No credible studies to date show significant impacts soda taxes have on obesity. Sugar taxes are, in fact, inefficient and hit the poor hardest, according to a research note from the U.K.’s Institute of Economic Affairs (IEA).

Even if people were to change their behavior in response to higher taxes, consumers will often just switch to cheaper brands or buy their groceries from cheaper shops. “This leads to the consumption of inferior goods rather than the consumption of fewer calories,” says the note’s author and head of lifestyle economics at the IEA Christopher Snowdon.

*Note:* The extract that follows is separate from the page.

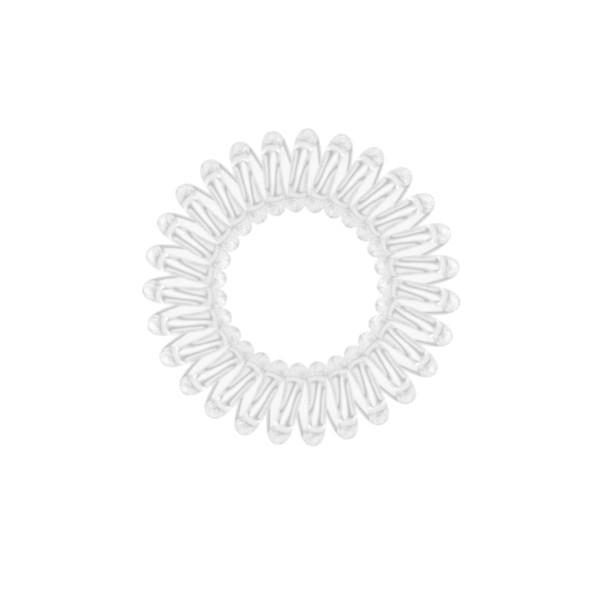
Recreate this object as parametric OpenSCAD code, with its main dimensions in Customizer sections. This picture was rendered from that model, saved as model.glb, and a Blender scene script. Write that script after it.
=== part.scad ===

The IEA points to the example of Denmark’s so-called “fat tax,” which was introduced in October 2011. The tax proved so ineffective, with people switching to cheaper brands or buying the products they preferred from across the border, that it was repealed in January 2013. The tax was also hugely unpopular.

“No impact on obesity or health outcomes has ever been found,” Snowdon writes. “Early evidence from Mexico suggests that a ten percent tax on sugary drinks led to an average daily decline in consumption of 36ml per person.”

“As Tom Sanders, a professor of nutrition and dietetics, notes, this is the equivalent of 16 calories and is ‘a drop in the caloric ocean. Long-term reductions in total energy in the range of 300-500 kcal/d are probably needed to prevent obesity.'”

Snowdon concludes by citing a systematic review of 880 studies that found “the public health case for using economic instruments to promote dietary and physical activity behavior change may be less compelling than some proponents have claimed.”